O final da sétima etapa é marcado pelo contraste abrupto da montanha com um percurso todo feito em sequência de curvas e contracurvas (“tornantes” em italiano) esculpido em faces verticais, com falésias de cortar a respiração designada “Strada delle 52 Gallerie”, que serviu em tempos de linha de abastecimento e defesa no tempo de guerra e para finalizar faltava a cereja no topo do bolo numa longa e dura subida até ao “Rifugio Altíssimo” a 2060m de altitude, onde avistamos a cidade de Riva de Garda e o enorme lago del Garda a somente  70m de altitude, exemplificando a proeminência da montanha e descida em apenas 15km.
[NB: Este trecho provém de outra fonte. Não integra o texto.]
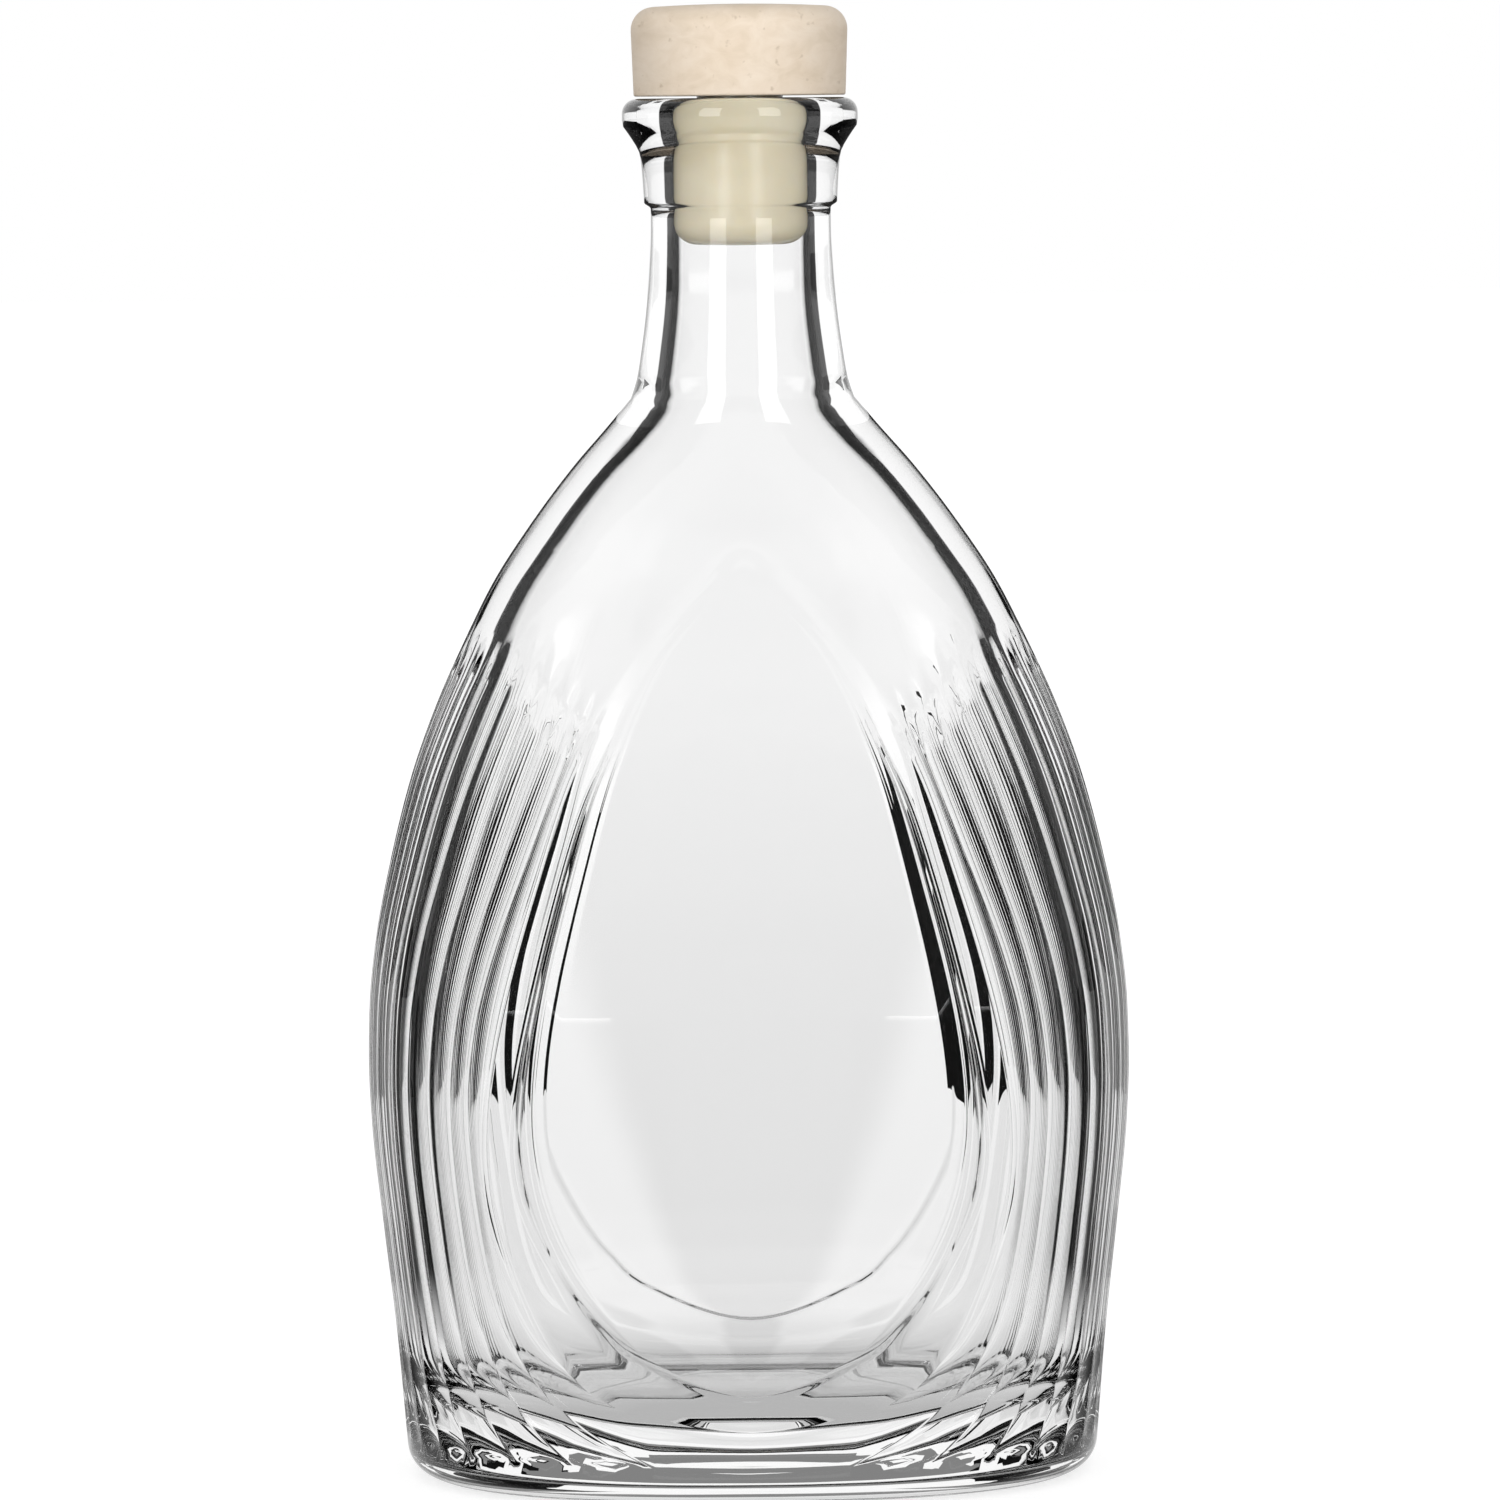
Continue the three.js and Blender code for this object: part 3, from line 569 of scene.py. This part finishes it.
cap_top = CAP_BOTTOM + CAP_HEIGHT
recess, recess_top = SPIGOT_RADIUS + CLEAR, SHANK_TOP + SPIGOT_LENGTH + CLEAR
rim = cap_top - CAP_CROWN - CAP_ROUND
cap_foot, cap_shoulder = CAP_RADIUS - CAP_TAPER - CAP_LOWER_EDGE, CAP_RADIUS - CAP_ROUND
cap_profile = ([(0, recess_top), (recess, recess_top), (recess, CAP_BOTTOM), (cap_foot, CAP_BOTTOM)]
               + arc(cap_foot, CAP_BOTTOM + CAP_LOWER_EDGE, CAP_LOWER_EDGE, -70, 0, 4)
               + arc(cap_shoulder, rim, CAP_ROUND, 0, 86, 20)
               + [(cap_shoulder * s, cap_top - CAP_CROWN * s * s) for s in (0.8, 0.6, 0.4, 0.2, 0)])
cap = piece("cap_wood", turned("cap_wood", cap_profile, 128), "stopper_cap", "stopper", wood_material())

shank_bottom, groove = SHANK_TOP - PLUG_LENGTH, SHANK_TOP - PLUG_GROOVE_DROP
narrow = PLUG_RADIUS - PLUG_GROOVE
groove_foot, groove_shoulder, GROOVE_SIDE = groove - PLUG_GROOVE_WIDTH - 0.2, groove - 0.5, 0.7
quarters = (0.25, 0.5, 0.75, 1)
plug_profile = ([(0, shank_bottom)]
                + arc(PLUG_RADIUS - PLUG_TIP_RADIUS, shank_bottom + PLUG_TIP_RADIUS, PLUG_TIP_RADIUS,
                      -90, 0, 16)
                + [(PLUG_RADIUS, groove_foot)]
                + [(mix(PLUG_RADIUS, narrow, float(ease(u))), groove_foot + GROOVE_SIDE * u)
                   for u in quarters]
                + [(mix(narrow, PLUG_RADIUS, float(ease(u))), groove_shoulder + GROOVE_SIDE * u)
                   for u in (0, *quarters)]
                + [(PLUG_RADIUS, SHANK_TOP), (SPIGOT_RADIUS, SHANK_TOP),
                   (SPIGOT_RADIUS, SHANK_TOP + SPIGOT_LENGTH), (0, SHANK_TOP + SPIGOT_LENGTH)])
plug = piece("plug_cork", turned("plug_cork", plug_profile, 128), "stopper_plug", "stopper", cork_material())


# Studio: white behind and below, dark cards at the sides of the background, two tall soft lights in front
def maths(kind, a, b):
    """Adds its node to t, the tree that is being built, as the helpers below do."""
    return node(t, "ShaderNodeMath", {0: a, 1: b}, operation=kind).outputs[0]


def azimuth(x, y):
    """Angle from straight behind the bottle (0) round to straight in front (pi), on either side."""
    return node(t, "ShaderNodeMath", {0: maths("ARCTAN2", x, y)}, operation="ABSOLUTE").outputs[0]


def span(value, lo, hi, soft):
    """1 between lo and hi, 0 outside, with soft borders."""
    up = node(t, "ShaderNodeMapRange", {"Value": value, "From Min": lo - soft, "From Max": lo + soft},
              interpolation_type="SMOOTHSTEP").outputs["Result"]
    down = node(t, "ShaderNodeMapRange", {"Value": value, "From Min": hi - soft, "From Max": hi + soft,
                                          "To Min": 1.0, "To Max": 0.0},
                interpolation_type="SMOOTHSTEP").outputs["Result"]
    return maths("MULTIPLY", up, down)


def degrees(value, lo, hi, soft=1.0):
    return span(value, math.radians(lo), math.radians(hi), math.radians(soft))


def turned_back():
    """1 for light that was turned inside the walls of the glass."""
    return maths("GREATER_THAN", path.outputs["Glossy Depth"], 0.5)


def choose(when, yes, no):
    return node(t, "ShaderNodeMix", {"Factor": when, 2: no, 3: yes}, data_type="FLOAT").outputs[0]


SIDE_DARK = 46  # degrees from behind: from here on, light turned back by the walls finds no white
world = bpy.data.worlds.new("studio")
scene.world = world
world.use_nodes = True
t = world.node_tree
background = t.nodes["Background"]
way = node(t, "ShaderNodeTexCoord").outputs["Generated"]
xyz = node(t, "ShaderNodeSeparateXYZ", {0: way})
path = node(t, "ShaderNodeLightPath")
turn = azimuth(xyz.outputs["X"], xyz.outputs["Y"])
# through the glass: white, but dark above, and at the sides and in front for light turned back in the walls
turned_in = turned_back()
ceiling = span(xyz.outputs["Z"], 0.5, 2.0, 0.06)
upward = maths("MULTIPLY", maths("SUBTRACT", 1.0, turned_in), span(xyz.outputs["Z"], 0.2, 2.0, 0.04))
upward = maths("MULTIPLY", upward, 0.8)
sideways = maths("MULTIPLY", turned_in, degrees(turn, SIDE_DARK, 200))
shade = maths("MAXIMUM", sideways, maths("MAXIMUM", ceiling, upward))
seen = maths("SUBTRACT", 1.03, maths("MULTIPLY", shade, 0.98))
# in mirror images: dark in front but for two tall lamps
lamp = maths("MULTIPLY", degrees(turn, 140, 161), span(xyz.outputs["Z"], -0.03, 0.62, 0.01))
front = node(t, "ShaderNodeMapRange", {"Value": xyz.outputs["Y"], "From Min": -0.1, "From Max": 0.5,
                                       "To Min": 0.02, "To Max": 1.0}).outputs["Result"]
mirror = maths("ADD", front, maths("MULTIPLY", lamp, 4.0))
value = choose(path.outputs["Is Glossy Ray"], mirror, 0.5)
value = choose(path.outputs["Is Transmission Ray"], seen, value)
value = choose(path.outputs["Is Camera Ray"], 1.0, value)
colour = node(t, "ShaderNodeCombineColor", {0: value, 1: value, 2: value}).outputs[0]
t.links.new(colour, background.inputs["Color"])
background.inputs["Strength"].default_value = 1


def stage_piece(name, points, faces, look):
    mesh = bpy.data.meshes.new(name)
    mesh.from_pydata(points, [], faces)
    mesh.materials.append(look)
    obj = bpy.data.objects.new(name, mesh)
    scene.collection.objects.link(obj)
    return obj


def unseen_by(obj, *rays):
    for ray in rays:
        setattr(obj, "visible_" + ray, False)


def matt(name, grey):
    m, tree, bsdf, out = material(name)
    bsdf.inputs["Base Color"].default_value = (grey, grey, grey, 1)
    bsdf.inputs["Roughness"].default_value = 1
    return m, tree, bsdf, out


FLOOR_HALF, FLOOR_Z = 6, -0.0001
m, t, bsdf, out = matt("pale_floor", 0.9)
bsdf.inputs["Specular IOR Level"].default_value = 0
place = node(t, "ShaderNodeNewGeometry").outputs["Position"]
xyz = node(t, "ShaderNodeSeparateXYZ", {0: place})
path = node(t, "ShaderNodeLightPath")
turn = azimuth(xyz.outputs["X"], xyz.outputs["Y"])
reach = node(t, "ShaderNodeVectorMath", {0: place}, operation="LENGTH").outputs["Value"]
# seen through the glass: a painted shadow, darker under the foot, then white, and a painted glint a little
# brighter beside the middle
turned_in = turned_back()
beyond = maths("MULTIPLY", degrees(turn, SIDE_DARK, 200), span(reach, 0.12, 50.0, 0.03))
dark = maths("MULTIPLY", turned_in, beyond)
# painted shadow under the foot, fading out to white farther off
pale = ramp(t, maths("MULTIPLY", reach, 0.4), [(at, (grey,) * 3) for at, grey in (
    (0.013, 0.5), (0.02, 0.74), (0.032, 0.86), (0.3, 0.95), (0.6, 1), (1.0, 1.06))])
# painted highlight: the floor glows a little brighter just to either side of straight behind
glint = maths("MULTIPLY", maths("MULTIPLY", span(reach, -1.0, 2.2, 0.3), degrees(turn, 4.5, 14)), 0.14)
glint = maths("MULTIPLY", glint, maths("SUBTRACT", 1.0, turned_in))
under = node(t, "ShaderNodeEmission", {"Color": pale, "Strength": maths(
    "ADD", maths("SUBTRACT", 1.0, maths("MULTIPLY", dark, 0.99)), glint)})
# seen directly: lifted to white, with the bottle's shadow left
glow = node(t, "ShaderNodeEmission", {"Strength": maths("MULTIPLY", path.outputs["Is Camera Ray"], 0.66)})
lit = node(t, "ShaderNodeAddShader", {0: bsdf.outputs[0], 1: glow.outputs[0]})
both = node(t, "ShaderNodeMixShader", {0: path.outputs["Is Transmission Ray"], 1: lit.outputs[0],
                                       2: under.outputs[0]})
t.links.new(both.outputs[0], out.inputs["Surface"])
floor = stage_piece("floor", [(x * FLOOR_HALF, y * FLOOR_HALF, FLOOR_Z) for x, y in
                              ((-1, -1), (1, -1), (1, 1), (-1, 1))], [(0, 1, 2, 3)], m)
unseen_by(floor, "glossy")

stopper_only = bpy.data.collections.new("stopper_only")
stopper_only.objects.link(cap)
stopper_only.objects.link(plug)


SOFTBOX_SIZE, SOFTBOX_PLACE, SOFTBOX_AIM, SOFTBOX_POWER = (0.4, 1.0), (0.55, -1.05, 0.4), (0, 0, 0.19), 7


def softbox(name, side):
    """A lamp that lights the stopper only; the glass shows the world's lamps instead."""
    light = bpy.data.lights.new(name, "AREA")
    light.shape, light.energy = "RECTANGLE", SOFTBOX_POWER
    light.size, light.size_y = SOFTBOX_SIZE
    obj = bpy.data.objects.new(name, light)
    scene.collection.objects.link(obj)
    x, y, z = SOFTBOX_PLACE
    obj.location = (side * x, y, z)
    obj.rotation_euler = (Vector(SOFTBOX_AIM) - obj.location).to_track_quat("-Z", "Y").to_euler()
    unseen_by(obj, "camera", "transmission")
    obj.light_linking.receiver_collection = stopper_only


softbox("left_softbox", -1)
softbox("right_softbox", 1)
unseen_by(glass, "shadow")

# Low dark cards stand behind the bottle, to the sides; only light that went through glass meets them
CARD_REACH, CARD_HEIGHT, CARD_STEPS = 0.36, 0.1, 4
CARD_SPANS = ((-78, -57), (-36, -14), (10, 36), (57, 75))  # degrees from straight behind
card_points, card_faces = [], []
for start, end in CARD_SPANS:
    for i in range(CARD_STEPS):
        n = len(card_points)
        card_points += [(CARD_REACH * math.sin(a), CARD_REACH * math.cos(a), z)
                        for a in np.radians([mix(start, end, (i + k) / CARD_STEPS) for k in (0, 1)])
                        for z in (0.0, CARD_HEIGHT)]
        card_faces.append((n, n + 1, n + 3, n + 2))
m, _, bsdf, _ = matt("card_black", 0.01)
bsdf.inputs["Specular IOR Level"].default_value = 0
cards = stage_piece("cards", card_points, card_faces, m)
unseen_by(cards, "camera", "diffuse", "glossy", "shadow")

# A low card close behind the foot, and one before it: only light that the underside turned back up meets them
FOOT_REACH, FOOT_CARD_Z, FOOT_HALF_SPAN, FOOT_COLUMNS, FOOT_GLOW = 0.1, (0.0125, 0.0235), 28, 15, 0.24
foot_points = [(FOOT_REACH * math.sin(a), side * FOOT_REACH * math.cos(a), z) for side in (1, -1)
               for z in FOOT_CARD_Z
               for a in np.radians(np.linspace(-FOOT_HALF_SPAN, FOOT_HALF_SPAN, FOOT_COLUMNS))]
foot_faces = [(k + i, k + i + 1, k + i + 1 + FOOT_COLUMNS, k + i + FOOT_COLUMNS)
              for k in (0, 2 * FOOT_COLUMNS) for i in range(FOOT_COLUMNS - 1)]
m, t, bsdf, out = matt("foot_card_grey", 0)
bsdf.inputs["Specular IOR Level"].default_value = 0
bsdf.inputs["Emission Color"].default_value = (1, 1, 1, 1)
bsdf.inputs["Emission Strength"].default_value = FOOT_GLOW
path = node(t, "ShaderNodeLightPath")
clear = node(t, "ShaderNodeBsdfTransparent")
both = node(t, "ShaderNodeMixShader", {0: turned_back(), 1: clear.outputs[0], 2: bsdf.outputs[0]})
t.links.new(both.outputs[0], out.inputs["Surface"])
foot_card = stage_piece("foot_card", foot_points, foot_faces, m)
unseen_by(foot_card, "camera", "diffuse", "glossy", "shadow")

# A cone below the neck keeps the two lamps' mirror images off the body; only reflections meet it
FLAG_SIDES, FLAG_TOP, FLAG_FOOT = 64, (0.0195, 0.1493), (5.0, -0.05)  # each edge's radius and height
flag_points = [(r * math.cos(a), r * math.sin(a), z) for r, z in (FLAG_TOP, FLAG_FOOT)
               for a in np.linspace(0, 2 * math.pi, FLAG_SIDES + 1)[:-1]]
flag_faces = [(i, (i + 1) % FLAG_SIDES, FLAG_SIDES + (i + 1) % FLAG_SIDES, FLAG_SIDES + i)
              for i in range(FLAG_SIDES)]
flag = stage_piece("flag", flag_points, flag_faces, matt("flag_black", 0.02)[0])
unseen_by(flag, "camera", "diffuse", "transmission", "shadow", "volume_scatter")

# Camera: eye level at the lip, tilted down, and rolled as the photograph is
DISTANCE, EYE, PITCH, ROLL, SIDE = 0.940, 0.1909, math.radians(5.432), math.radians(0.55), 0.00057
SENSOR, FOCAL_PIXELS, IMAGE_PIXELS = 36, 6730, 1500
camera = bpy.data.objects.new("camera", bpy.data.cameras.new("camera"))
scene.collection.objects.link(camera)
camera.data.sensor_width, camera.data.lens = SENSOR, SENSOR * FOCAL_PIXELS / IMAGE_PIXELS
camera.data.clip_start, camera.data.clip_end = 0.05, 50
right, up = Vector((1, 0, 0)), Vector((0, math.sin(PITCH), math.cos(PITCH)))
ahead = Vector((0, math.cos(PITCH), -math.sin(PITCH)))
r = math.cos(ROLL) * right - math.sin(ROLL) * up
u = math.sin(ROLL) * right + math.cos(ROLL) * up
camera.matrix_world = Matrix.Translation((SIDE, -DISTANCE, EYE)) @ Matrix((
    (r.x, u.x, -ahead.x, 0), (r.y, u.y, -ahead.y, 0), (r.z, u.z, -ahead.z, 0), (0, 0, 0, 1)))
scene.camera = camera
scene.view_settings.view_transform = "Standard"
No fim, dois sentimentos: o primeiro, de um enorme orgulho pela proeza, conclusão de um desafio por nossa conta e risco, imagens, vivência, experiência e espírito de equipa e entreajuda. Segundo, o sentimento de agendar rapidamente um novo desafio para manter o nível elevado. Uma vontade em voltar a desafiarmo-nos a nós próprios.

Transalp em números:

750km

24.500 metros de desnível positivo

7 etapas consecutivas

12 dias considerando data de saída e regresso, com um dia de estadia em Chamonix, Garmisch e Riva del Garda.